Directions ->
Set down only the lines running from the one with "What build123d script" to the one with "front_axle_x = -470.0", both lines included, exactly as they stand, please.

Material for this exercise ->
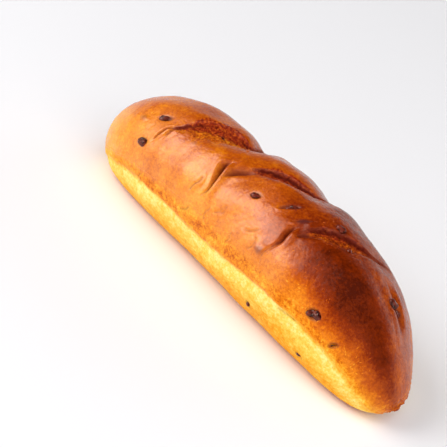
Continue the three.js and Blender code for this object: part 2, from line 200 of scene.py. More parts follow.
# stations of each cut: x, degrees, open width, depth, near lip, how torn its bed is, valley round it;
# its burn is how dark its bed is baked and how dark its painted shade is, in the crease of a fold
# or under the far lip of a slash;
# a slash drops at its far lip and its bed rises to the near lip: wall is the share of its width that
# the far side takes, shade how wide the painted shade under that lip is, redTo how far over the bed it is
# dark red;
# a fold sinks slowly and rises steeply to a ridge: from is where in its width it starts to sink, fade
# how many mm the ridge takes to run out
cuts = {
    "slashA": {"kind": "slash", "burnAndShade": 1.0, "wall": 0.4, "shade": 0.6, "redTo": 0.7, "stations": [
        (-57, -43, 0.8, 0.2, 0.1, 0.0, 0.3), (-54, -38.5, 2.0, 1.5, 0.3, 0.4, 0.8),
        (-50, -33, 4.8, 2.2, 0.1, 0.9, 1.6), (-45.5, -25, 11.0, 2.5, 0.0, 1.0, 2.0),
        (-41, -16, 16.0, 2.8, 0.0, 1.0, 2.4), (-36.5, -9, 17.5, 2.8, 0.0, 1.0, 3.0),
        (-32, -2.5, 16.0, 2.7, 0.0, 1.0, 3.8), (-28, 4, 12.0, 2.4, 0.0, 1.0, 4.8),
        (-25.8, 11, 7.4, 2.0, 0.0, 0.9, 5.6), (-25.5, 19, 4.4, 1.6, 0.0, 0.7, 6.0),
        (-27, 30, 3.0, 1.4, 0.0, 0.5, 5.8), (-29, 44, 2.5, 1.0, 0.0, 0.3, 4.4),
        (-32, 60, 1.0, 0.4, 0.0, 0.0, 1.6)]},
    "creaseA": {"kind": "fold", "from": -0.4, "fade": 1.0, "burnAndShade": 1.3, "stations": [
        (-57.6, -58, 0.7, 0.1, 0.0, 0, 0.0), (-57.2, -53, 1.2, 1.0, 0.4, 0, 0.2),
        (-56.9, -48, 1.4, 1.4, 0.5, 0, 0.4), (-56.1, -42, 1.4, 1.4, 0.4, 0, 0.4),
        (-54.6, -37, 0.9, 0.6, 0.1, 0, 0.0)]},
    "creaseA2": {"kind": "fold", "from": -0.4, "fade": 1.0, "burnAndShade": 1.3, "stations": [
        (-53.6, -50, 0.7, 0.1, 0.0, 0, 0.0), (-53.3, -45, 1.2, 1.0, 0.4, 0, 0.2),
        (-53, -40, 1.3, 1.2, 0.4, 0, 0.2), (-52, -35, 0.9, 0.5, 0.1, 0, 0.0)]},
    "foldB": {"kind": "fold", "from": -0.35, "fade": 2.6, "burnAndShade": 1.0, "stations": [
        (-16.8, -65, 0.7, 0.2, 0.1, 0, 0.1), (-15.8, -60, 1.0, 1.0, 0.6, 0, 0.5),
        (-15.5, -55, 1.2, 1.6, 1.1, 0, 0.7), (-16.2, -50, 1.5, 2.1, 1.4, 0, 1.0),
        (-17.2, -45, 2.0, 2.7, 1.6, 0, 1.2), (-18.2, -40, 2.7, 3.1, 1.8, 0, 1.2),
        (-18.9, -35.5, 3.0, 2.9, 1.8, 0, 1.0), (-18.8, -31.5, 2.2, 1.6, 1.3, 0, 0.6),
        (-18.4, -27.5, 0.8, 0.2, 0.3, 0, 0.1)]},
    "valleyB": {"kind": "fold", "from": -0.6, "fade": 2.5, "burnAndShade": 0.85, "stations": [
        (-14.6, -43.5, 0.9, 0.2, 0.1, 0, 0.0), (-13.9, -38, 2.0, 1.5, 0.3, 0, 0.4),
        (-12.6, -32, 3.0, 2.0, 0.4, 0, 0.9), (-10.4, -26, 3.2, 2.0, 0.3, 0, 1.2),
        (-7.8, -20.5, 2.6, 1.2, 0.2, 0, 1.0), (-5.4, -15.5, 1.4, 0.2, 0.0, 0, 0.4)]},
    "slashB": {"kind": "slash", "burnAndShade": 1.2, "wall": 0.3, "shade": 0.7, "redTo": 1.5, "stations": [
        (-9, -17.5, 2.4, 0.9, 0.2, 0.4, 1.0), (-6.4, -14, 6.0, 2.2, 0.3, 1.0, 1.6),
        (-3.3, -9.5, 8.6, 2.8, 0.5, 1.0, 2.0), (0, -5, 10.0, 3.0, 0.6, 1.0, 2.2),
        (3.5, 0, 10.2, 3.0, 0.6, 1.0, 2.6), (6.8, 4.8, 9.4, 2.8, 0.5, 1.0, 3.0),
        (10.2, 9.6, 7.8, 2.5, 0.4, 1.0, 3.4), (13.4, 14, 5.4, 1.9, 0.3, 0.8, 3.4),
        (16.2, 20, 2.6, 1.3, 0.3, 0.3, 3.0), (18.2, 32, 1.6, 0.9, 0.2, 0.0, 2.2),
        (18, 44, 1.4, 0.6, 0.1, 0.0, 1.5), (16.5, 58, 0.8, 0.2, 0.0, 0.0, 0.5)]},
    "foldC": {"kind": "fold", "from": -0.4, "fade": 9.0, "burnAndShade": 1.0, "stations": [
        (27.2, -70, 0.8, 0.1, 0.0, 0, 0.0), (26.2, -64, 1.1, 0.6, 0.2, 0, 0.0),
        (26.8, -58.5, 1.2, 0.6, 0.4, 0, 0.0), (28, -53, 1.4, 1.0, 0.8, 0, 0.0),
        (28.6, -47.5, 1.8, 1.9, 1.2, 0, 0.0), (28.2, -42.5, 2.0, 2.7, 1.4, 0, 0.0),
        (28.0, -38, 1.9, 2.4, 1.4, 0, 0.0), (28.2, -34.5, 1.4, 1.2, 0.9, 0, 0.0),
        (28.6, -31, 0.7, 0.2, 0.1, 0, 0.0)]},
    "valleyC": {"kind": "fold", "from": -0.5, "fade": 2.5, "burnAndShade": 0.8, "stations": [
        (31.8, -37, 0.8, 0.2, 0.0, 0, 0.0), (32.8, -34.5, 1.6, 1.6, 0.2, 0, 0.3),
        (34.4, -30.5, 2.2, 1.8, 0.3, 0, 0.6), (36.4, -26, 2.2, 1.2, 0.2, 0, 0.6),
        (38.8, -20, 1.0, 0.1, 0.0, 0, 0.2)]},
    "slashC": {"kind": "slash", "burnAndShade": 1.0, "wall": 0.2, "shade": 0.85, "redTo": 0.5, "stations": [
        (32, -31, 1.2, 0.6, 0.1, 0.2, 0.4), (34.2, -26, 3.4, 1.9, 0.1, 0.9, 1.0),
        (37, -19.5, 6.4, 2.4, 0.1, 1.0, 1.6), (40.2, -12, 8.0, 2.6, 0.1, 1.0, 1.8),
        (43.6, -5.5, 8.2, 2.6, 0.1, 1.0, 1.8), (47, 2, 7.6, 2.4, 0.1, 1.0, 1.8),
        (49.8, 9, 6.0, 2.2, 0.1, 1.0, 1.8), (52.4, 15.5, 4.6, 1.8, 0.2, 0.9, 1.8),
        (54.4, 23, 3.4, 1.3, 0.3, 0.5, 1.8), (56.6, 35, 2.0, 0.9, 0.3, 0.0, 1.4),
        (58.6, 48, 0.8, 0.2, 0.0, 0.0, 0.4)]},
    "dentD": {"kind": "fold", "from": -1.0, "fade": 3.0, "burnAndShade": 0.1, "stations": [
        (65, 16, 1.0, 0.1, 0.0, 0, 0.2), (68, 16.5, 2.8, 0.9, 0.4, 0, 0.6),
        (71, 17, 4.2, 1.6, 0.7, 0, 1.0), (75, 17.5, 4.8, 1.8, 0.7, 0, 1.2),
        (78.5, 18, 4.0, 1.3, 0.5, 0, 0.9), (81.5, 18.5, 2.6, 0.5, 0.2, 0, 0.4),
        (84, 19, 1.0, 0.1, 0.0, 0, 0.0)]},
}

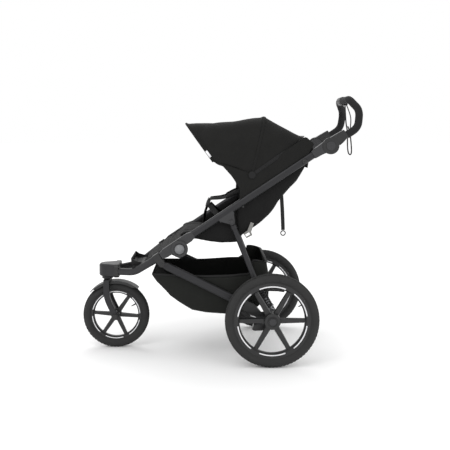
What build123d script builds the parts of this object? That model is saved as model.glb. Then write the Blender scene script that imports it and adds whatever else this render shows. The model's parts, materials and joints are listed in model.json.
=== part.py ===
"""Three-wheel jogging stroller.

Millimetres, +Z up, the child faces -X, the left side is -Y. The origin is on the floor under the middle of the
stroller. Pieces are named as on a parts list; left and right pieces mirror each other about the XZ plane.
"""

from math import atan2, cos, degrees, hypot, pi, radians, sin, sqrt
import os

from build123d import *

os.makedirs("parts", exist_ok=True)

# ---------------------------------------------------------------- driving dimensions
# wheels
track = 620  # between the middles of the rear tyres
rear_wheel_r = 200
rear_tyre_w = 47
rear_rim_r = 161  # where tyre and rim meet
front_wheel_r = 152.5
front_tyre_w = 44
front_rim_r = 114
spoke_count = 6
rear_axle_x = 224.4
front_axle_x = -470.0

# rails: an upper frame and a front frame that meet at the fold axis
fold_x, fold_z = -168.0, 490.0
rail_angle = 33.64  # slope of the upper rails, degrees
rail_half = 200.0  # middle of a rail from the middle of the stroller
rail_offset = 18.6  # rails run this far above the fold axis
tube_h, tube_w, tube_wall = 33.0, 24.0, 2.0
handle_s, handle_n = 786.6, 9.3  # handle pivot, measured along and across the rails

# fold hinge
ear_r = 30.0
ear_t = 11.6
hinge_pin_r = 9.0
fold_disc_r = 36.5
housing_len = 62.0
housing_top = 39.0

# steering
steer_x = -509.0
head_z0, head_z1 = 336.0, 394.0
stem_r = 11.0
blade_y = 44.0  # middle of a fork blade from the middle
blade_t, blade_w = 12.0, 27.0

# rear frame and suspension
chassis_pivot = (-246.0, 424.0)
rear_inset = 70.0  # from the middle of a rear tyre in to the swing arm
swing_y = track / 2 - rear_inset
chassis_front_y, chassis_rear_y = rail_half, swing_y
chassis_h, chassis_w = 35.0, 22.0
swing_pivot = (177.0, 203.0)
strut_pivot = (56.0, 608.0)
shock_top = (160.0, 350.0)
shock_eye = (231.0, 226.0)
strut_r = 12.0
cross_share = 0.61  # place of the cross tube along the struts

# handlebar
bar_r = 12.5
grip_r = 16.5
hub_r = 36.0

# canopy
canopy_pivot = (144.0, 809.0)
bow_r = 3.7
canopy_wall = 3.0
canopy_half = rail_half + tube_w / 2

# clearances
run_fit = 0.05  # radial, shaft in its bore
seat_fit = 0.2  # pieces that sit in or on each other
soft_gap = 0.3  # cloth and the piece that carries it

cosr, sinr = cos(radians(rail_angle)), sin(radians(rail_angle))


# ---------------------------------------------------------------- helpers
def rail(s, n=0.0):
    """X and Z of a point s along the rails from the fold axis and n across them."""
    return (fold_x + s * cosr - n * sinr, fold_z + s * sinr + n * cosr)


def rail_plane(y):
    """Sketch plane at lateral place -y with its x along the rails and its origin on the fold axis."""
    return Plane(origin=(fold_x, -y, fold_z), x_dir=(cosr, 0, sinr), z_dir=(0, -1, 0))


def side_plane(y, at=(0.0, 0.0)):
    """Upright fore-and-aft sketch plane at lateral place -y; its x is +X and its y is +Z."""
    return Plane(origin=(at[0], -y, at[1]), x_dir=(1, 0, 0), z_dir=(0, -1, 0))


def cross_plane(start, end):
    """Plane at start, facing end, with its x towards +Y."""
    return Plane(origin=start, x_dir=_level(start, end), z_dir=tuple(b - a for a, b in zip(start, end)))


def _level(start, end):
    """A direction square to the line from start to end and as near to +Y as it can be."""
    d = Vector(*end) - Vector(*start)
    d = d.normalized()
    level = Vector(0, 1, 0) - d * d.Y
    return (level.X, level.Y, level.Z)


def length_of(start, end):
    return sqrt(sum((b - a) ** 2 for a, b in zip(start, end)))


def both_sides(left_part):
    """Adds the mirrored copy of the left piece, as a second solid of the same node."""
    mirror(left_part, about=Plane.XZ)


def save(builder, label):
    """Labels the finished piece and writes its STEP file."""
    builder.part.label = label
    export_step(builder.part, f"parts/{label}.step")


def rounded_tube(height, width, grow=0.0):
    """The rails' section: flat sides and half-round top and bottom, standing along the sketch's y."""
    SlotOverall(height + 2 * grow, width + 2 * grow, rotation=90)


# ================================================================ UPPER FRAME
rail_start_s, rail_end_s = 34.0, handle_s - hub_r - 4

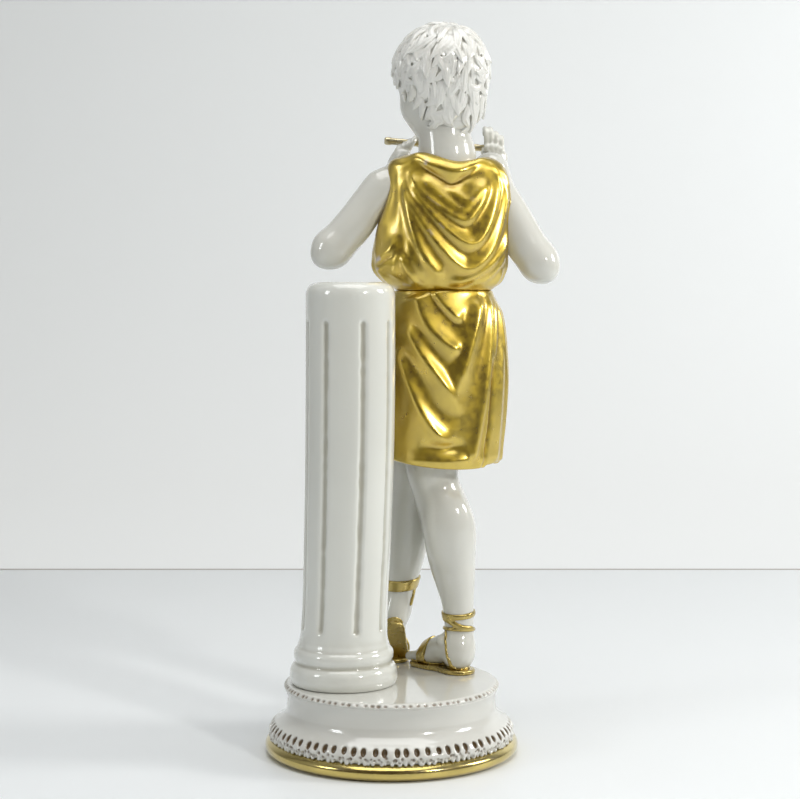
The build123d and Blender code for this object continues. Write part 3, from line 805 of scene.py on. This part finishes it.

Expected output ->
What build123d script builds the parts of this object? That model is saved as model.glb. Then write the Blender scene script that imports it and adds whatever else this render shows. The model's parts, materials and joints are listed in model.json.
=== part.py ===
"""Three-wheel jogging stroller.

Millimetres, +Z up, the child faces -X, the left side is -Y. The origin is on the floor under the middle of the
stroller. Pieces are named as on a parts list; left and right pieces mirror each other about the XZ plane.
"""

from math import atan2, cos, degrees, hypot, pi, radians, sin, sqrt
import os

from build123d import *

os.makedirs("parts", exist_ok=True)

# ---------------------------------------------------------------- driving dimensions
# wheels
track = 620  # between the middles of the rear tyres
rear_wheel_r = 200
rear_tyre_w = 47
rear_rim_r = 161  # where tyre and rim meet
front_wheel_r = 152.5
front_tyre_w = 44
front_rim_r = 114
spoke_count = 6
rear_axle_x = 224.4
front_axle_x = -470.0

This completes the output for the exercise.